STATED EXERCISE —
Reproduce exactly the lines from the top of the records below through the line holding "return [turn for".

EXERCISE MATERIALS —

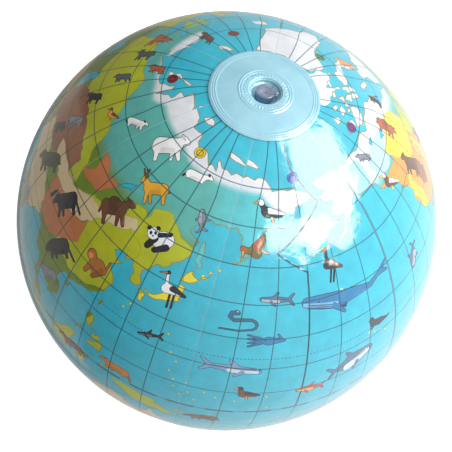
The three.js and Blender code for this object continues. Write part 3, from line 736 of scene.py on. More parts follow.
class Sheet:
    """Collects printed outlines in print space, lowest first, to cut a gore's mesh along all of them."""

    def __init__(self, middle):
        self.middle = middle
        self.points = []
        self.faces = []
        self.inks = []
        self.kinds = []

    def face(self, points, ink, kind="mark"):
        across = [x for x, _ in points]
        near = any(abs(x) < GORE_REACH for x in across)
        if not near and (min(across) > 0 or max(across) < 0):
            return
        start = len(self.points)
        self.points += oriented(points)
        self.faces.append(list(range(start, start + len(points))))
        self.inks.append(ink)
        self.kinds.append(kind)

    def copies(self, *longitudes):
        """Turns of the globe that bring a stretch of longitudes near this gore."""
        low, high = min(longitudes) - self.middle, max(longitudes) - self.middle
        return [turn for turn in (-360, 0, 360) if low + turn < COPY_REACH and high + turn > -COPY_REACH]

    def region(self, outline, ink, kind):
        path = wandering(outline)
        for turn in self.copies(*(longitude for longitude, _ in outline)):
            self.face([to_print(lon + turn, lat, self.middle) for lon, lat in path], ink, kind)

    def line(self, path, width, ink, closed=True, kind="mark"):
        """A thin printed line, as one short strip for each stretch of the path; its width is in metres."""
        for a, b in neighbours(path, closed):
            for turn in self.copies(a[0], b[0]):
                start = Vector(to_print(a[0] + turn, a[1], self.middle))
                end = Vector(to_print(b[0] + turn, b[1], self.middle))
                if abs(start.x) > GORE_REACH or (end - start).length < TINY:
                    continue
                along = (end - start).normalized() * (width / DEGREE) / 2
                across = Vector((-along.y, along.x))
                corners = (start - along - across, end + along - across,
                           end + along + across, start - along + across)
                self.face([tuple(c) for c in corners], ink, kind)

    def stamp(self, shapes, longitude, latitude, size, turn=0, edge=0.0, edge_ink=DARK):
        """Flat shapes drawn in fractions of a size, in millimetres, about a place on the map."""
        unit = size * MM / DEGREE
        cos, sin = cos_of(turn), sin_of(turn)
        for copy in self.copies(longitude):
            x, y = to_print(longitude + copy, latitude, self.middle)
            for grow in ([edge / size, 0] if edge else [0]):
                for shape in shapes:
                    outline = [(x + unit * (px * cos - py * sin), y + unit * (px * sin + py * cos))
                               for px, py in shape.outline(grow)]
                    self.face(outline, edge_ink if grow else shape.ink)


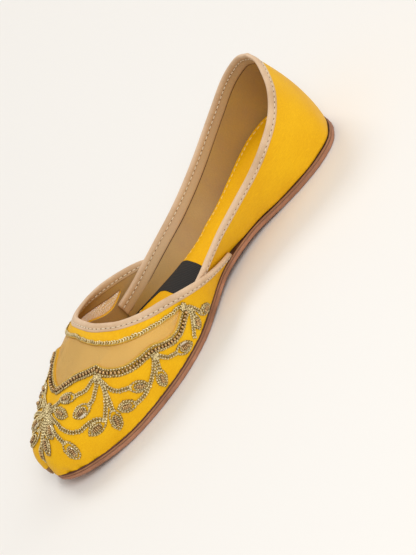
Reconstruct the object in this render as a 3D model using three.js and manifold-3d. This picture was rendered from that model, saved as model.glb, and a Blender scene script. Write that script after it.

RIGHT ANSWER —
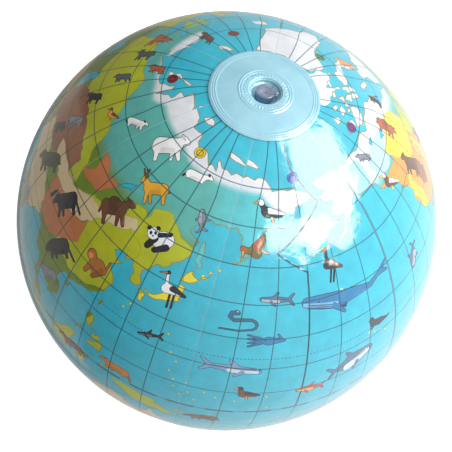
The three.js and Blender code for this object continues. Write part 3, from line 736 of scene.py on. More parts follow.
class Sheet:
    """Collects printed outlines in print space, lowest first, to cut a gore's mesh along all of them."""

    def __init__(self, middle):
        self.middle = middle
        self.points = []
        self.faces = []
        self.inks = []
        self.kinds = []

    def face(self, points, ink, kind="mark"):
        across = [x for x, _ in points]
        near = any(abs(x) < GORE_REACH for x in across)
        if not near and (min(across) > 0 or max(across) < 0):
            return
        start = len(self.points)
        self.points += oriented(points)
        self.faces.append(list(range(start, start + len(points))))
        self.inks.append(ink)
        self.kinds.append(kind)

    def copies(self, *longitudes):
        """Turns of the globe that bring a stretch of longitudes near this gore."""
        low, high = min(longitudes) - self.middle, max(longitudes) - self.middle
        return [turn for turn in (-360, 0, 360) if low + turn < COPY_REACH and high + turn > -COPY_REACH]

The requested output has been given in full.